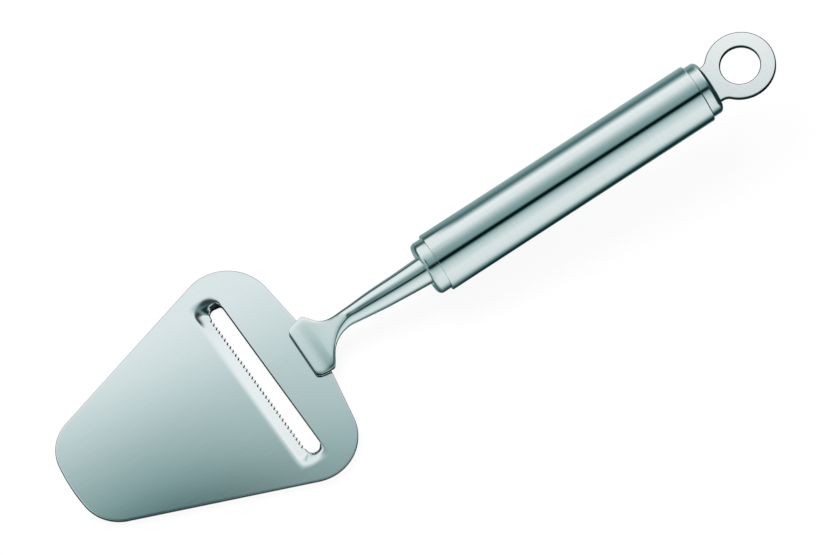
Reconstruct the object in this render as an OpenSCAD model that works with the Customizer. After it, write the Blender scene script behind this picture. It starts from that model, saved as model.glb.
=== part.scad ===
// Cheese slicer: a flat triangular blade with a serrated slicing slot,
// a bent shank with a foot on the blade, a round tube handle and a hanging eye.
// Millimetres. X runs from the blade's tip to the eye, Y across, Z up.
// The origin is on the underside of the blade, in the middle of the flat behind the slot.

/* [Blade] */
// Length from the tip to the middle of the rear edge
blade_length = 86.4; // [76:0.1:94]
// Greatest width, across the rounded rear corners
blade_width = 76.2; // [70:0.1:90]
// Thickness of the sheet
blade_thickness = 1.2; // [0.8:0.1:2]
// Angle of each side edge to the centre line, degrees
side_angle = 19.3; // [14:0.1:23]
// Angle that each half of the rear edge is swept forwards, degrees
rear_sweep = 8; // [0:0.1:12]
// Radius of the rear corners
rear_corner_radius = 14.8; // [10:0.1:18]
// Radius of the two corners at the tip, as a share of the blade's half width there
tip_corner_share = 0.86; // [0.5:0.01:0.9]
// Radius of the slightly bowed tip
tip_bow_radius = 61.5; // [45:0.5:80]

/* [Slot and lip] */
// Flat sole between the slot and the middle of the rear edge
sole_depth = 17.1; // [14:0.1:22]
// Open width from the tooth tips to the slot's rear edge
slot_width = 4.4; // [4.3:0.1:5.5]
// Angle that the slot is turned from square to the centre line, degrees
slot_angle = 2; // [-3:0.5:3]
// Flat rim between each end of the formed lip and the blade's side edge
rim_width = 3.8; // [3:0.1:6]
// Length of the slope from the flat blade down to the tooth tips
lip_length = 5.4; // [4:0.1:7]
// Drop of the tooth tips below the flat blade
lip_drop = 2; // [1.4:0.1:2.8]
// Width of the hollow beyond each end of the slot
lip_end = 4.1; // [3.5:0.1:6]
// Length of the slope at each end of the formed lip
end_slope = 5.3; // [4:0.1:6.5]
// Width of the rolled rim round each end of the slot
roll_width = 1.7; // [1.2:0.1:2.4]
// How far the rolled rim drops towards the lip's depth, as a share
roll_share = 0.8; // [0.5:0.05:0.9]
// Spacing of the teeth
tooth_pitch = 1.5; // [1.2:0.02:2.4]
// Depth of the notches between the teeth
tooth_depth = 0.8; // [0.4:0.1:1.2]

/* [Shank] */
// Height of the handle's axis over the blade, where it crosses the rear edge
axis_height = 5.2; // [4:0.1:8]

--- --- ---

What is expected => Return all of the data precisely as it appears.

Output for this task =>
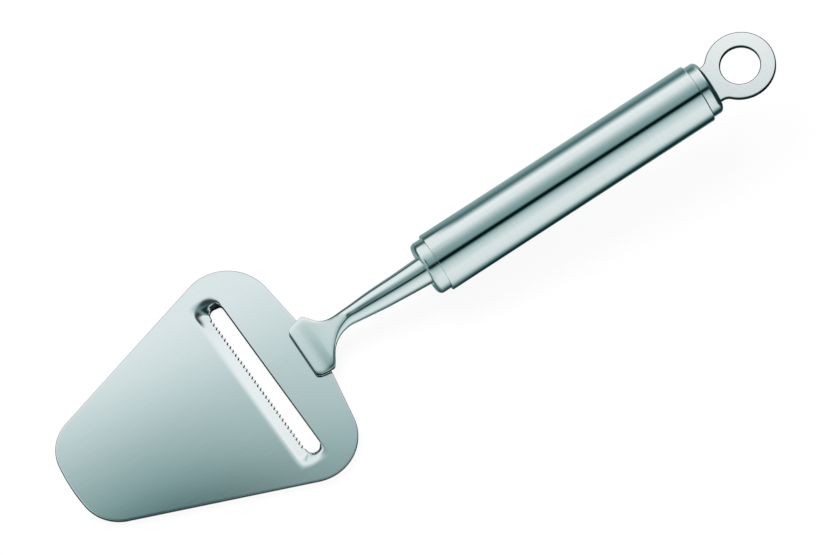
Reconstruct the object in this render as an OpenSCAD model that works with the Customizer. After it, write the Blender scene script behind this picture. It starts from that model, saved as model.glb.
=== part.scad ===
// Cheese slicer: a flat triangular blade with a serrated slicing slot,
// a bent shank with a foot on the blade, a round tube handle and a hanging eye.
// Millimetres. X runs from the blade's tip to the eye, Y across, Z up.
// The origin is on the underside of the blade, in the middle of the flat behind the slot.

/* [Blade] */
// Length from the tip to the middle of the rear edge
blade_length = 86.4; // [76:0.1:94]
// Greatest width, across the rounded rear corners
blade_width = 76.2; // [70:0.1:90]
// Thickness of the sheet
blade_thickness = 1.2; // [0.8:0.1:2]
// Angle of each side edge to the centre line, degrees
side_angle = 19.3; // [14:0.1:23]
// Angle that each half of the rear edge is swept forwards, degrees
rear_sweep = 8; // [0:0.1:12]
// Radius of the rear corners
rear_corner_radius = 14.8; // [10:0.1:18]
// Radius of the two corners at the tip, as a share of the blade's half width there
tip_corner_share = 0.86; // [0.5:0.01:0.9]
// Radius of the slightly bowed tip
tip_bow_radius = 61.5; // [45:0.5:80]

/* [Slot and lip] */
// Flat sole between the slot and the middle of the rear edge
sole_depth = 17.1; // [14:0.1:22]
// Open width from the tooth tips to the slot's rear edge
slot_width = 4.4; // [4.3:0.1:5.5]
// Angle that the slot is turned from square to the centre line, degrees
slot_angle = 2; // [-3:0.5:3]
// Flat rim between each end of the formed lip and the blade's side edge
rim_width = 3.8; // [3:0.1:6]
// Length of the slope from the flat blade down to the tooth tips
lip_length = 5.4; // [4:0.1:7]
// Drop of the tooth tips below the flat blade
lip_drop = 2; // [1.4:0.1:2.8]
// Width of the hollow beyond each end of the slot
lip_end = 4.1; // [3.5:0.1:6]
// Length of the slope at each end of the formed lip
end_slope = 5.3; // [4:0.1:6.5]
// Width of the rolled rim round each end of the slot
roll_width = 1.7; // [1.2:0.1:2.4]
// How far the rolled rim drops towards the lip's depth, as a share
roll_share = 0.8; // [0.5:0.05:0.9]
// Spacing of the teeth
tooth_pitch = 1.5; // [1.2:0.02:2.4]
// Depth of the notches between the teeth
tooth_depth = 0.8; // [0.4:0.1:1.2]

/* [Shank] */
// Height of the handle's axis over the blade, where it crosses the rear edge
axis_height = 5.2; // [4:0.1:8]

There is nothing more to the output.